We can see that there are 15 users with an over 10 lifetime kd. Of these 15 users, all 15 are actually private accounts. This is quite interesting because, we previously proved that players with higher KDs tend to turn their data settings to public. These players seem to be the best 15 by far, and yet their privacy settings are still set to private. While it is entirely possible that some extremely good players do not care enough to change the setting, it is unlikely that ALL 15 follow the same logic.
Moreover, in practicality, having a KD that high as a LIFETIME KD and not a SINGLE GAME KD is extremely unlikely. This would require players to drop 10+, 20+, or even 30+ kills per game consistently while limiting their deaths to 1 or 2. Note that for KD calculations, for the sake of avoiding divide by zero errors, COD counts 0 deaths as 1 death (i.e. 35 kills 0 deaths = 35 kills 1 death). Because even professional players and content creators are unable to achieve this level of success in their skill, we can reasonably assume that these 15 players are one of two things. They are either a brand new account with maybe 1 or 2 insanely good games, hence their lifetime kd and single game kds might be very similar, OR they are hackers who tend to get lots of kills over large amounts of games using hacks like aimbot and other cheats. Also note that I said brand new account and not brand new player. The reason for this is players can have numerous accounts, and it is possible that a professional player, content creator, or anyone for that matter, created a new account and had a very very good first game (or multiple), but the odds of the this happening are actually very low for another reason. In Call of Duty: Warzone, one way to improve your chances of winning is to level up your guns and achieve new attachments and other perks (https://www.dexerto.com/call-of-duty/best-warzone-loadouts-class-setup-1342383/). This can only be done by playing the game for an extensive amount of time, usually requirings 10s if not 100s of games to complete all necessary achievements to level up your equipment and profile. Inherently, this means that a very good player on a brand new account, still faces this challenge and is severely disadvantaged when entering into a game for the first time. Thus, from a practicality standpoint, it is more likely that these users are hackers or bots and not real, legitimate players.
Now that we have talked about the outliers, let's look back towards the more realistic end of the player spectrum.

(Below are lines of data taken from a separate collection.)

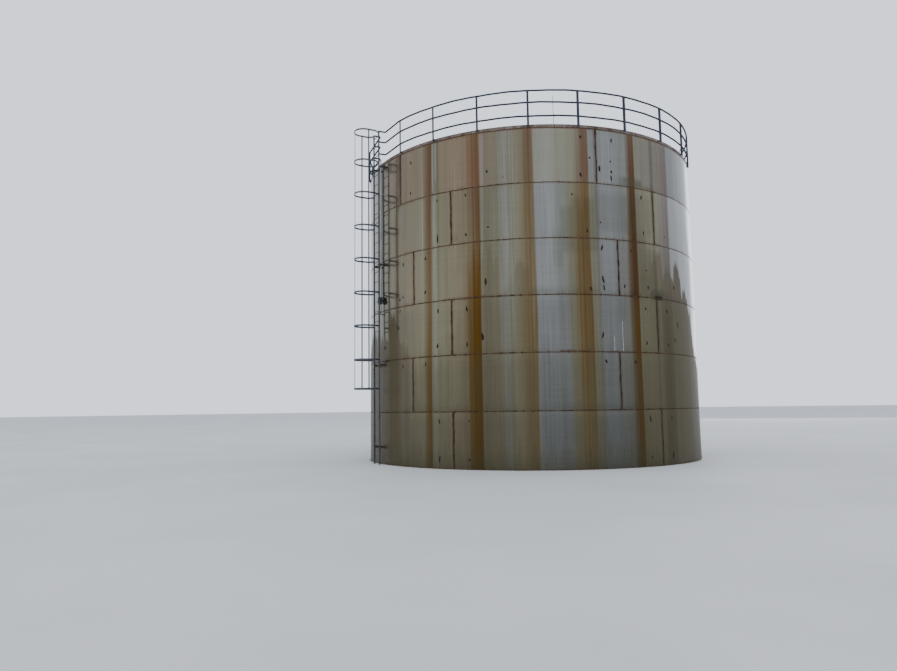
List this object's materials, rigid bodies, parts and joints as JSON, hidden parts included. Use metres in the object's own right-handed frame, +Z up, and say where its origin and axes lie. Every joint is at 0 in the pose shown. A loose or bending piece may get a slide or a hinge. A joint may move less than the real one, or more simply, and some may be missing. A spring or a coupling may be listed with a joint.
{
  "type": "vertical storage tank",
  "caption": "Upright cylindrical storage tank of welded stainless plate, with a low cone roof, rim guardrail, caged ladder, manholes and closed nozzles.",
  "frame": {"origin": "centre of the bottom plate's underside, on the ground", "axes": "+Z up along the tank's axis, -Y towards the ladder, +X to the right of the ladder as seen from outside"},
  "size_m": [10.597, 11.4958, 12.25],
  "materials": {
    "stainless_plate": "weathered stainless plate with rust and dirt streaks",
    "roof_steel": "dull weathered stainless plate",
    "rim_steel": "dull stained stainless angle",
    "rail_paint": "weathered dark slate paint",
    "ladder_paint": "weathered dark slate paint",
    "fittings_steel": "dull stainless with rust at the welds",
    "conduit_steel": "dull grey"
  },
  "bodies": {
    "root": {"bottom_plate": "rim_steel", "shell_course_1_plate_1": "stainless_plate", "shell_course_1_plate_2": "stainless_plate", "shell_course_1_plate_3": "stainless_plate", "shell_course_1_plate_4": "stainless_plate", "shell_course_1_plate_5": "stainless_plate", "shell_course_2_plate_1": "stainless_plate", "shell_course_2_plate_2": "stainless_plate", "shell_course_2_plate_3": "stainless_plate", "shell_course_2_plate_4": "stainless_plate", "shell_course_2_plate_5": "stainless_plate", "shell_course_3_plate_1": "stainless_plate", "shell_course_3_plate_2": "stainless_plate", "shell_course_3_plate_3": "stainless_plate", "shell_course_3_plate_4": "stainless_plate", "shell_course_3_plate_5": "stainless_plate", "shell_course_4_plate_1": "stainless_plate", "shell_course_4_plate_2": "stainless_plate", "shell_course_4_plate_3": "stainless_plate", "shell_course_4_plate_4": "stainless_plate", "shell_course_4_plate_5": "stainless_plate", "shell_course_5_plate_1": "stainless_plate", "shell_course_5_plate_2": "stainless_plate", "shell_course_5_plate_3": "stainless_plate", "shell_course_5_plate_4": "stainless_plate", "shell_course_5_plate_5": "stainless_plate", "shell_course_6_plate_1": "stainless_plate", "shell_course_6_plate_2": "stainless_plate", "shell_course_6_plate_3": "stainless_plate", "shell_course_6_plate_4": "stainless_plate", "shell_course_6_plate_5": "stainless_plate", "curb_angle": "rim_steel", "roof_plate": "roof_steel", "roof_vent": "fittings_steel", "roof_manhole": "fittings_steel", "roof_manhole_lid": "fittings_steel", "lightning_rod": "conduit_steel", "guardrail_1": "rail_paint", "guardrail_2": "rail_paint", "guardrail_3": "rail_paint", "ladder": "ladder_paint", "ladder_cage": "ladder_paint", "shell_manhole": "fittings_steel", "manhole_cover": "fittings_steel", "inlet_nozzle": "fittings_steel", "outlet_nozzle": "fittings_steel", "conduit": "conduit_steel", "junction_box": "conduit_steel"}
  },
  "joints": []
}
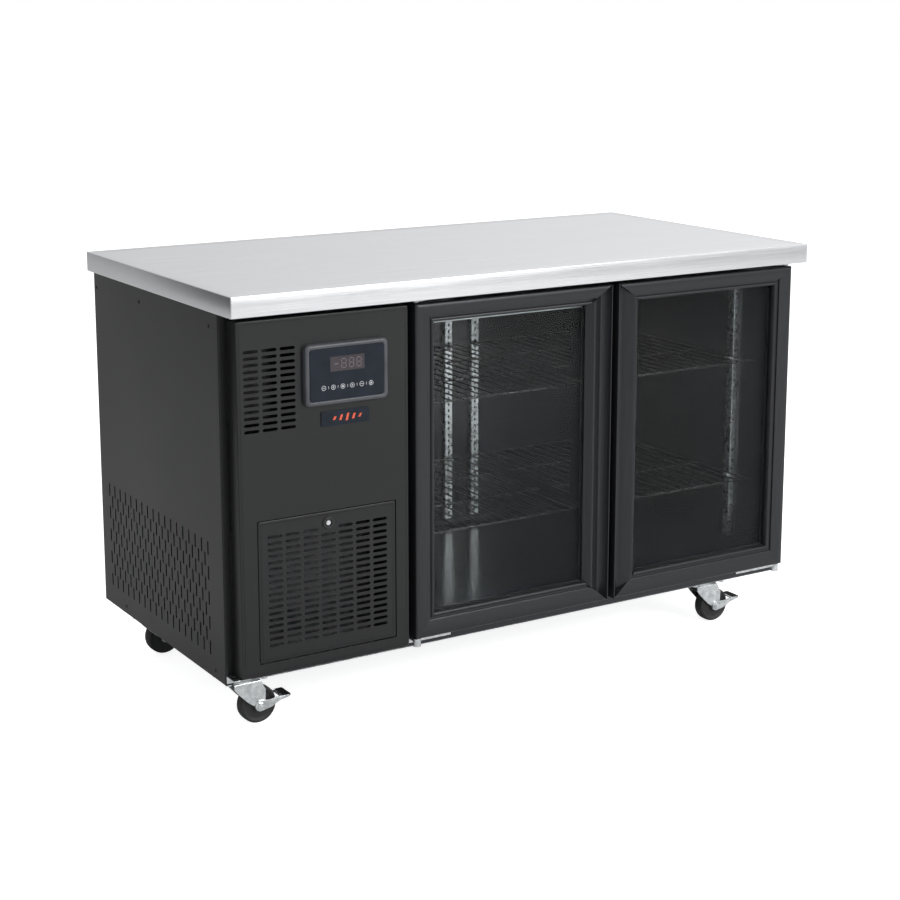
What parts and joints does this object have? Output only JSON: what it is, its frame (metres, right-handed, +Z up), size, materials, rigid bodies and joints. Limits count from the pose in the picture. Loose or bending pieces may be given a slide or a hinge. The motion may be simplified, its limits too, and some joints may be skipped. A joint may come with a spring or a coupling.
{
  "type": "undercounter refrigerator",
  "caption": "Worktop refrigerator with hinged glass doors, wire shelves, a louvred cooling-machine compartment at the left end and swivel casters",
  "frame": {"origin": "on the floor under the centre of the whole object's bounding box", "axes": "+X to the right along the front, +Y to the back, +Z up; millimetre model packed in metres"},
  "size_m": [1.36, 0.7, 0.85],
  "materials": {
    "brushed_stainless": "stainless sheet brushed along its length, edges folded down",
    "black_sheet": "near-black satin powder coat over sheet steel",
    "galvanised_sheet": "bare galvanised sheet",
    "foam": "rigid polyurethane foam fill",
    "dark_liner": "dark blue-black coated inner sheet, semi-gloss",
    "charcoal_sheet": "charcoal satin powder coat over folded sheet",
    "black_plastic": "moulded black plastic",
    "grey_plastic": "moulded mid-grey plastic",
    "control_face": "dark blue gloss label over membrane keys",
    "badge": "gloss printed plate",
    "zinc": "bright zinc plating on pressed steel",
    "anodised_frame": "charcoal anodised extrusion, satin",
    "glass": "clear insulating glass unit",
    "seal_rubber": "soft black magnetic door seal",
    "wheel_rubber": "black rubber tread on a moulded wheel",
    "coated_wire": "black plastic-coated welded wire",
    "lamp": "white diffuser",
    "fins": "thin aluminium fins on tube",
    "black_enamel": "black enamelled steel dome"
  },
  "bodies": {
    "cabinet": {"worktop": "brushed_stainless", "side_panel_left": "black_sheet", "side_panel_right": "black_sheet", "back_panel": "galvanised_sheet", "base_tray": "galvanised_sheet", "insulated_body": "foam", "inner_liner": "dark_liner", "mullion": "dark_liner", "machine_front_panel": "charcoal_sheet", "controller_bezel": "grey_plastic", "controller_face": "control_face", "badge_plate": "badge", "front_panel_bracket": "zinc", "hinge_bracket_bottom_left": "zinc", "hinge_bracket_top_left": "zinc", "hinge_bracket_bottom_right": "zinc", "hinge_bracket_top_right": "zinc", "pilaster_left_front": "zinc", "pilaster_left_back": "zinc", "pilaster_centre_left": "zinc", "pilaster_centre_right": "zinc", "pilaster_right_front": "zinc", "pilaster_right_back": "zinc", "lamp_strip": "lamp", "evaporator_cover": "dark_liner", "evaporator_coil": "fins", "condenser": "fins", "condenser_fan_motor": "black_plastic", "compressor": "black_enamel", "drip_tray": "grey_plastic", "control_box": "galvanised_sheet", "cord_inlet": "black_plastic", "caster_plate_front_left": "zinc", "caster_plate_front_right": "zinc", "caster_plate_back_left": "zinc", "caster_plate_back_right": "zinc"},
    "door_left": {"door_frame_left": "anodised_frame", "door_glass_left": "glass", "door_gasket_left": "seal_rubber"},
    "door_right": {"door_frame_right": "anodised_frame", "door_glass_right": "glass", "door_gasket_right": "seal_rubber"},
    "grille": {"service_grille": "charcoal_sheet"},
    "lock": {"grille_lock": "black_plastic"},
    "shelf_left_upper_body": {"shelf_left_upper": "coated_wire"},
    "shelf_left_lower_body": {"shelf_left_lower": "coated_wire"},
    "shelf_right_upper_body": {"shelf_right_upper": "coated_wire"},
    "shelf_right_lower_body": {"shelf_right_lower": "coated_wire"},
    "cold_air_fan": {"evaporator_fan": "black_plastic"},
    "cooling_fan": {"condenser_fan": "black_plastic"},
    "fork_front_left": {"caster_fork_front_left": "zinc"},
    "wheel_front_left": {"caster_wheel_front_left": "wheel_rubber"},
    "pedal_front_left": {"brake_pedal_front_left": "zinc"},
    "fork_front_right": {"caster_fork_front_right": "zinc"},
    "wheel_front_right": {"caster_wheel_front_right": "wheel_rubber"},
    "pedal_front_right": {"brake_pedal_front_right": "zinc"},
    "fork_back_left": {"caster_fork_back_left": "zinc"},
    "wheel_back_left": {"caster_wheel_back_left": "wheel_rubber"},
    "fork_back_right": {"caster_fork_back_right": "zinc"},
    "wheel_back_right": {"caster_wheel_back_right": "wheel_rubber"}
  },
  "joints": [
    {"name": "door_left_hinge", "type": "hinge", "parent": "cabinet", "child": "door_left", "pos_m": [-0.276, -0.311, 0.132], "axis": [0, 0, -1], "range_deg": [0, 95]},
    {"name": "door_right_hinge", "type": "hinge", "parent": "cabinet", "child": "door_right", "pos_m": [0.6522, -0.311, 0.132], "axis": [0, 0, 1], "range_deg": [0, 95]},
    {"name": "grille_tilt", "type": "hinge", "parent": "cabinet", "child": "grille", "pos_m": [-0.478, -0.326, 0.149], "axis": [1, 0, 0], "range_deg": [0, 80]},
    {"name": "grille_lock_turn", "type": "hinge", "parent": "grille", "child": "lock", "pos_m": [-0.478, -0.326, 0.401], "axis": [0, -1, 0], "range_deg": [0, 90]},
    {"name": "shelf_left_upper_lift", "type": "slide", "parent": "cabinet", "child": "shelf_left_upper_body", "axis": [0, 0, 1], "range_m": [0, 0.06]},
    {"name": "shelf_left_lower_lift", "type": "slide", "parent": "cabinet", "child": "shelf_left_lower_body", "axis": [0, 0, 1], "range_m": [0, 0.15]},
    {"name": "shelf_right_upper_lift", "type": "slide", "parent": "cabinet", "child": "shelf_right_upper_body", "axis": [0, 0, 1], "range_m": [0, 0.06]},
    {"name": "shelf_right_lower_lift", "type": "slide", "parent": "cabinet", "child": "shelf_right_lower_body", "axis": [0, 0, 1], "range_m": [0, 0.15]},
    {"name": "evaporator_fan_spin", "type": "hinge", "parent": "cabinet", "child": "cold_air_fan", "pos_m": [-0.05, 0.1422, 0.7157], "axis": [0, 1, 0], "continuous": true},
    {"name": "condenser_fan_spin", "type": "hinge", "parent": "cabinet", "child": "cooling_fan", "pos_m": [-0.488, -0.175, 0.2413], "axis": [0, 1, 0], "continuous": true},
    {"name": "caster_front_left_swivel", "type": "hinge", "parent": "cabinet", "child": "fork_front_left", "pos_m": [-0.626, -0.238, 0.088], "axis": [0, 0, 1], "continuous": true},
    {"name": "caster_front_left_roll", "type": "hinge", "parent": "fork_front_left", "child": "wheel_front_left", "pos_m": [-0.593, -0.238, 0.0375], "axis": [0, 1, 0], "continuous": true},
    {"name": "brake_front_left_press", "type": "hinge", "parent": "fork_front_left", "child": "pedal_front_left", "pos_m": [-0.593, -0.238, 0.0375], "axis": [0, 1, 0], "range_deg": [0, 18]},
    {"name": "caster_front_right_swivel", "type": "hinge", "parent": "cabinet", "child": "fork_front_right", "pos_m": [0.5, -0.238, 0.088], "axis": [0, 0, 1], "continuous": true},
    {"name": "caster_front_right_roll", "type": "hinge", "parent": "fork_front_right", "child": "wheel_front_right", "pos_m": [0.533, -0.238, 0.0375], "axis": [0, 1, 0], "continuous": true},
    {"name": "brake_front_right_press", "type": "hinge", "parent": "fork_front_right", "child": "pedal_front_right", "pos_m": [0.533, -0.238, 0.0375], "axis": [0, 1, 0], "range_deg": [0, 18]},
    {"name": "caster_back_left_swivel", "type": "hinge", "parent": "cabinet", "child": "fork_back_left", "pos_m": [-0.626, 0.214, 0.088], "axis": [0, 0, 1], "continuous": true},
    {"name": "caster_back_left_roll", "type": "hinge", "parent": "fork_back_left", "child": "wheel_back_left", "pos_m": [-0.593, 0.214, 0.0375], "axis": [0, 1, 0], "continuous": true},
    {"name": "caster_back_right_swivel", "type": "hinge", "parent": "cabinet", "child": "fork_back_right", "pos_m": [0.5, 0.214, 0.088], "axis": [0, 0, 1], "continuous": true},
    {"name": "caster_back_right_roll", "type": "hinge", "parent": "fork_back_right", "child": "wheel_back_right", "pos_m": [0.533, 0.214, 0.0375], "axis": [0, 1, 0], "continuous": true}
  ]
}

plt.hist(df.loc[df['lifetime_kd'] <= 6]['lifetime_kd'])
plt.title('Histogram of Players (Lifetime KD <= 6)')
plt.xlabel('Lifetime KD')
plt.ylabel('Number of Players')
Text(0, 0.5, 'Number of Players')
We are kind of curious about the frequency of certain KDs. We wonder if there are very frequent and also very infrequent KDs. We can see from the histogram that they are generally around 1, but we wonder if we can get the image when looking a bit more specific.
kds = dict()
# Define a subset of our original dataframe using this syntax
realdf = df.loc[df['lifetime_kd'] <= 6]
for index, x in realdf.iterrows():
if x.lifetime_kd in kds.keys():
kds[x.lifetime_kd] += 1
else:
kds[x.lifetime_kd] = 1
plt.scatter(kds.keys(), kds.values())
plt.title('Number of people with a specific KD')
plt.xlabel('Lifetime KD')
plt.ylabel('Number of People')
Text(0, 0.5, 'Number of People')
We can see that there are 2 major outliers here where ~250 people have the same KD, which is very unlikely to happen, especially at this scale. Lets take a look at what their KDs are.
for k,v in kds.items():
if v > 100:
print(f'There are {v} users with KD = {k}')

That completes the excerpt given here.